Nah am Menschen und gerne nicht zu negativ soll RTL Direkt sein, das versteht man selbst in dieser ersten Sendung, die mit Kabul beginnen muss. Eine Mischung also, aus dem seriösen Hofer, und von Herbst an auch der seriösen Pinar Atalay, und im Verlauf der Sendung zunehmend unterhaltenden Elementen - eine etwas ungelenke Reise von der harten Nachricht bis zum Satirebeitrag. "Wir müssen erst über Afghanistan reden", leitet Hofer das Gespräch mit Annalena Baerbock ein. "Hat Sie die Situation auch überrollt?"

Mit seiner hanseatischen Höflichkeit, seiner gleichzeitig beinahe schon zutraulichen und nun auch krawattenlosen Art fragt Hofer Baerbock, wie sie sich als Kanzlerin zu Kabul verhalten würde? "Die Menschen sofort da rausholen", antwortet die. Enden wird die Sendung mit Baerbock, die über die bevorstehende Bundestagswahl zu Hofer sagt: "Wenn Sie sich trauen, zu Let's Dance zu gehen, dann glaube ich auch, dass wir diesem Land zutrauen können, sich zu erneuern." Aufgeregtes Lächeln auf beiden Seiten. Überhaupt wird RTL Direkt immer wieder regelrecht putzig, was man von Nachrichtenformaten bislang tatsächlich nicht kennt. Im Sender dürfte man sich über Baerbocks Cross-Promotion jedenfalls freuen.

Angesichts der Lage in Kabul und der einen oder anderen digitalen Spielerei der Sendung (Baerbock konnte Videos von Zuschauern auswählen, die ihr dann eine Frage stellten), ging der Themenschwerpunkt des Abends etwas unter. Der lautete eigentlich: "Wie grün wird Deutschland - und was kostet uns das?" Dazu lieferte ein Beitrag einen von RTL gewohnten Zugang: Eine fünfköpfige Familie wurde beim Einkauf in einen Bio- und einen Nicht-Bio-Supermarkt begleitet, und machte den Kostentest. Bio war wenig überraschend teurer, Baerbock durfte noch beisteuern, dass sie dem als Kanzlerin entgegenwirken würde.

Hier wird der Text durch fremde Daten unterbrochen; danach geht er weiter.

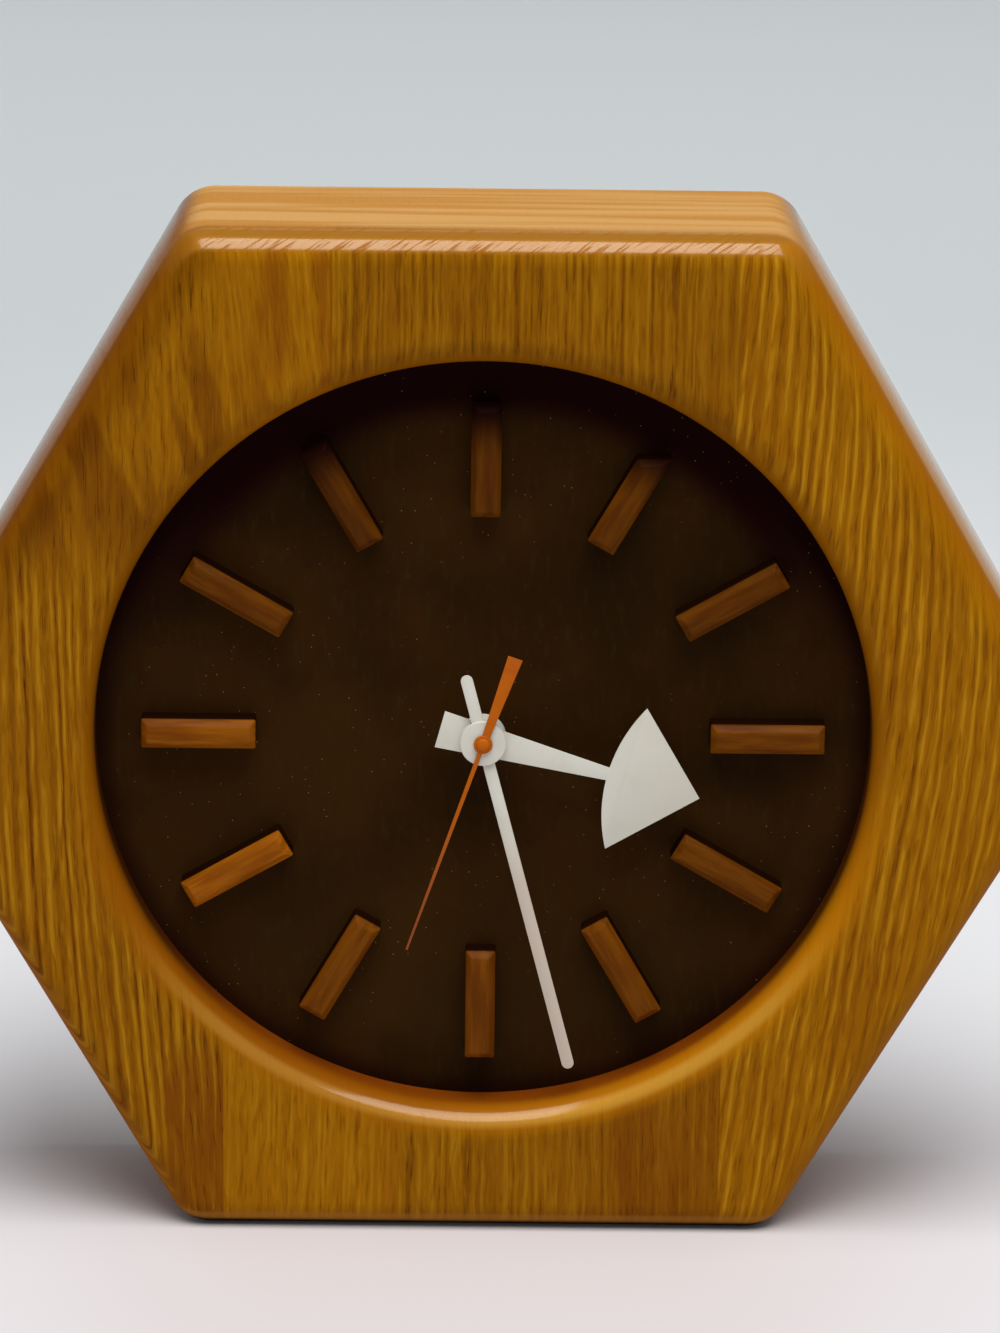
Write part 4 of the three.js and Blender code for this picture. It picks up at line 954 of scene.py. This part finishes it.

Im "Heute-Journal" interviewte Marietta Slomka einen Bundeswehrsoldaten, der sich für afghanische Ortskräfte in Kabul engagiert

Wie vor einem digitalen Gemälde saß sie derweil. Hinter Baerbock zeigte ein den Bildausschnitt füllender Screen mal ein Rapsfeld, mal Gemüsekisten. Im Vergleich zu den Nachrichtenformaten der Öffentlich-Rechtlichen fällt hier die zuschauernahe, aber inhaltsarme Umsetzung des Themas "grüne Politik" deutlich ab. Ebenso die Idee, die Zuschauer unbedingt mit einem Lächeln entlassen zu wollen, in der ersten Sendung durch einen Satirebeitrag von Abdelkarim. Viel für zwanzig Minuten. Sehr viel.

Und auch wenn Hofers Charme durch die Sendung trägt, macht er nicht die Entscheidung wett, sich an diesem Tag nicht lieber auf die Menschen in Afghanistan zu konzentrieren.

Im ZDF-Heute-Journal interviewte Marietta Slomka zur etwa selben Zeit den Bundeswehrsoldaten Marcus Grotian, der sich für afghanische Ortskräfte in Kabul engagiert. Menschen, denen von der Bundesregierung keine Auswege bereitet wurden, bis es zu spät war. "Nun lassen wir 80 Prozent von ihnen in die Hände der Taliban fallen," sagt der Soldat in dem bemerkenswerten Gespräch. Jemand, der auch nah an den Menschen ist, aber an denen, um die es in dieser Stunde wirklich gegangen wäre.